● Description of the task
Repeat the listing in full, exactly as it stands.

● Supplied material
▼
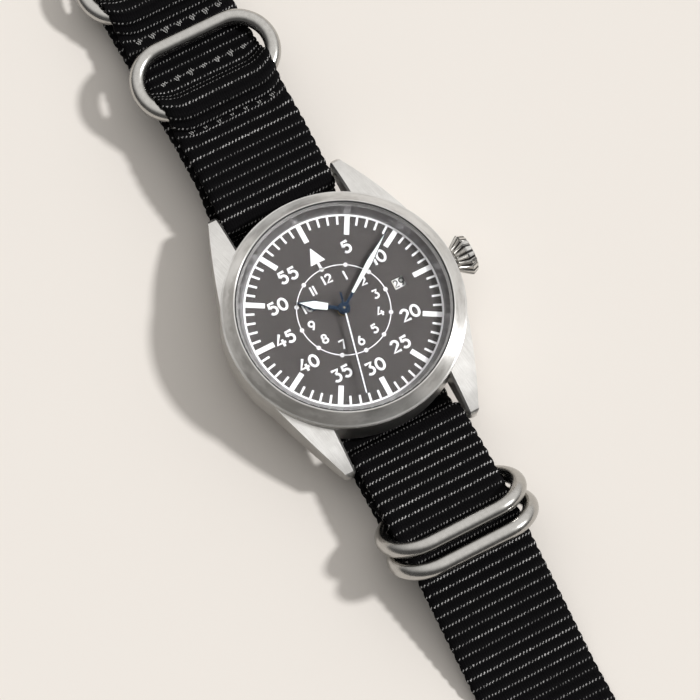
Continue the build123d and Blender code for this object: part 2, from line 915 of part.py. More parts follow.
# Third wheel
with BuildPart() as third_wheel:
    wheel(
        third_teeth,
        third_module,
        third_bottom,
        third_bottom + wheel_thickness,
        third_place,
        third_angle + 180,
    )
    crossings(
        arbor_radius * 2,
        third_teeth * third_module / 2 - wheel_rim,
        third_bottom,
        third_bottom + wheel_thickness,
        third_place,
        wheel_arms,
        wheel_arm_width,
    )
    wheel(
        train_pinion_leaves,
        centre_module,
        centre_bottom - shake_gap,
        arbor_top,
        third_place,
        third_angle + 180 + 180 / train_pinion_leaves,
    )
    pivots(arbor_bottom, arbor_top, third_place)
save(third_wheel, "third_wheel")

# Centre wheel: a hollow arbor round the seconds arbor, turned by the barrel
centre_tube_top = dial_top + hour_hand_lift
with BuildPart() as centre_wheel:
    wheel(
        wheel_teeth,
        centre_module,
        centre_bottom,
        centre_bottom + wheel_thickness,
        (0, 0),
        third_angle,
    )
    crossings(
        2 * centre_tube_radius,
        wheel_teeth * centre_module / 2 - wheel_rim,
        centre_bottom,
        centre_bottom + wheel_thickness,
        (0, 0),
        wheel_arms,
        wheel_arm_width,
    )
    wheel(
        train_pinion_leaves,
        barrel_module,
        centre_bottom - 2 * pinion_length,
        centre_bottom,
        (0, 0),
        barrel_angle + 180 / train_pinion_leaves,
    )
    post(centre_tube_radius, centre_bottom, centre_tube_top)
    post(
        centre_tube_bore,
        third_bottom,
        centre_tube_top + overrun,
        mode=Mode.SUBTRACT,
    )
save(centre_wheel, "centre_wheel")

# Barrel, its spring, and the arbor that the ratchet wheel turns
barrel_bottom = bridge_top + barrel_lift
barrel_top = barrel_bottom + barrel_height
barrel_root = barrel_teeth * barrel_module / 2 - dedendum_share * barrel_module
with BuildPart() as mainspring_barrel:
    post(barrel_root - shake_gap, barrel_bottom, barrel_top, barrel_place)
    wheel(
        barrel_teeth,
        barrel_module,
        barrel_top - barrel_tooth_height,
        barrel_top,
        barrel_place,
        barrel_angle + 180,
    )
    post(
        barrel_root - shake_gap - barrel_wall,
        barrel_bottom + barrel_wall,
        barrel_top - barrel_wall,
        barrel_place,
        mode=Mode.SUBTRACT,
    )
    post(
        barrel_arbor_radius + running_gap,
        barrel_bottom - overrun,
        barrel_top + overrun,
        barrel_place,
        mode=Mode.SUBTRACT,
    )
save(mainspring_barrel, "mainspring_barrel")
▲
● Output for this task
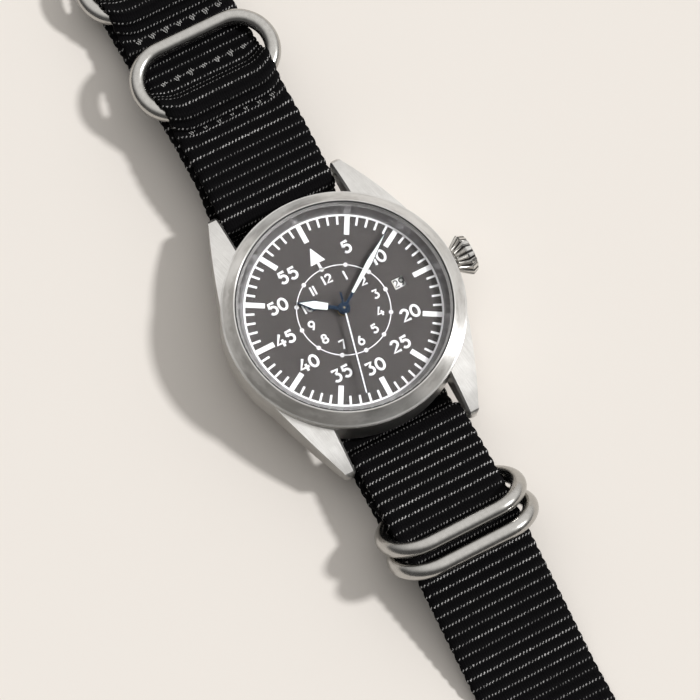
Continue the build123d and Blender code for this object: part 2, from line 915 of part.py. More parts follow.
# Third wheel
with BuildPart() as third_wheel:
    wheel(
        third_teeth,
        third_module,
        third_bottom,
        third_bottom + wheel_thickness,
        third_place,
        third_angle + 180,
    )
    crossings(
        arbor_radius * 2,
        third_teeth * third_module / 2 - wheel_rim,
        third_bottom,
        third_bottom + wheel_thickness,
        third_place,
        wheel_arms,
        wheel_arm_width,
    )
    wheel(
        train_pinion_leaves,
        centre_module,
        centre_bottom - shake_gap,
        arbor_top,
        third_place,
        third_angle + 180 + 180 / train_pinion_leaves,
    )
    pivots(arbor_bottom, arbor_top, third_place)
save(third_wheel, "third_wheel")

# Centre wheel: a hollow arbor round the seconds arbor, turned by the barrel
centre_tube_top = dial_top + hour_hand_lift
with BuildPart() as centre_wheel:
    wheel(
        wheel_teeth,
        centre_module,
        centre_bottom,
        centre_bottom + wheel_thickness,
        (0, 0),
        third_angle,
    )
    crossings(
        2 * centre_tube_radius,
        wheel_teeth * centre_module / 2 - wheel_rim,
        centre_bottom,
        centre_bottom + wheel_thickness,
        (0, 0),
        wheel_arms,
        wheel_arm_width,
    )
    wheel(
        train_pinion_leaves,
        barrel_module,
        centre_bottom - 2 * pinion_length,
        centre_bottom,
        (0, 0),
        barrel_angle + 180 / train_pinion_leaves,
    )
    post(centre_tube_radius, centre_bottom, centre_tube_top)
    post(
        centre_tube_bore,
        third_bottom,
        centre_tube_top + overrun,
        mode=Mode.SUBTRACT,
    )
save(centre_wheel, "centre_wheel")

# Barrel, its spring, and the arbor that the ratchet wheel turns
barrel_bottom = bridge_top + barrel_lift
barrel_top = barrel_bottom + barrel_height
barrel_root = barrel_teeth * barrel_module / 2 - dedendum_share * barrel_module
with BuildPart() as mainspring_barrel:
    post(barrel_root - shake_gap, barrel_bottom, barrel_top, barrel_place)
    wheel(
        barrel_teeth,
        barrel_module,
        barrel_top - barrel_tooth_height,
        barrel_top,
        barrel_place,
        barrel_angle + 180,
    )
    post(
        barrel_root - shake_gap - barrel_wall,
        barrel_bottom + barrel_wall,
        barrel_top - barrel_wall,
        barrel_place,
        mode=Mode.SUBTRACT,
    )
    post(
        barrel_arbor_radius + running_gap,
        barrel_bottom - overrun,
        barrel_top + overrun,
        barrel_place,
        mode=Mode.SUBTRACT,
    )
save(mainspring_barrel, "mainspring_barrel")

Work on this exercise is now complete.